Challenging the assertion TI creates slow swimmers, I countered with “The Right Turnover, not High Turnover”. I’ve had several IM triathletes come to my Masters swims to improve their times and have got them all into the top 20% of the 2.4 mile IM times, some dropping 30 mins or more – and one most recently now swimming sub 1 hour (56:33) for the 2.4 mile swim . This swimmer came in with a stroke rate of 70 strokes per minute at 24-26 strokes per length and a busy kick (75+ kicks per length). Roughly a 2 minute 100 yard pace, and 1 hour 25 minutes for the 2.4 mile IM swim. He was stroking at a rate far beyond his skill level and using a busy kick to remain stable – but (before coming to me) that’s what he had been told to do in order to go faster. After a couple of months developing balance and core stability, learning to hold or ‘catch’ an arm full of water, he was swimming comfortably at 55 strokes per minute averaging 15 strokes per length, easy two beat kick (15 kicks per length) which put him at a 1:23 (1 minute 23 seconds) 100 yard pace, and sub 1 hour 2.4 mile Ironman swim – with far less effort. Balance, core stability, streamline, and economy of movement, SKILL makes a faster swimmer. High turnover with lots of kicking, more yards and harder sets, does not necessarily mean faster swimming as common wisdom and perception has lead us to believe.
My presentation slides are attached (with a bit more context for those not present at the USAT conference) along with a before and after video of a former age group competitive swimmer: The Great Swim Debate (slides and video)
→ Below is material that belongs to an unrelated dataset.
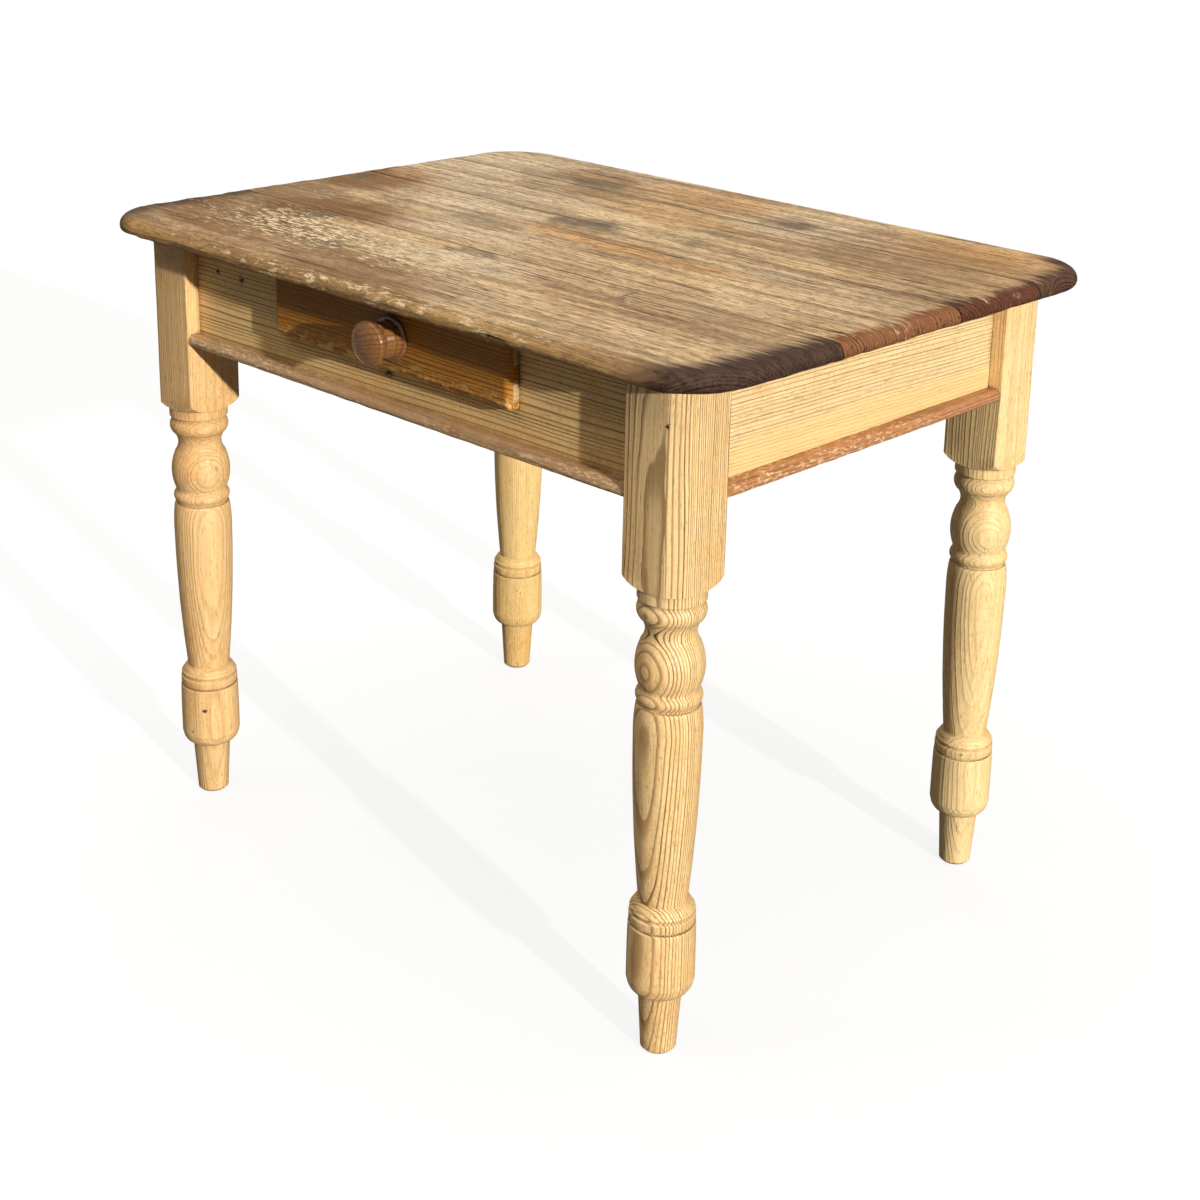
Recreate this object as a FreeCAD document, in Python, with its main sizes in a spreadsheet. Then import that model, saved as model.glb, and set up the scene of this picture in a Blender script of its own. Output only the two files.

Although I wish there were more time for discussion, debate, and challenging assertions – it was a great experience, one that I would embrace again given the opportunity. I have discovered among most coaches, there is far more in common than what separates us – but too often end up in divisions that only add to confusion which create skewed perceptions. It all comes down to what each coach believes are the right priorities for each athlete and know what makes them tick to become smarter, better and faster swimmers.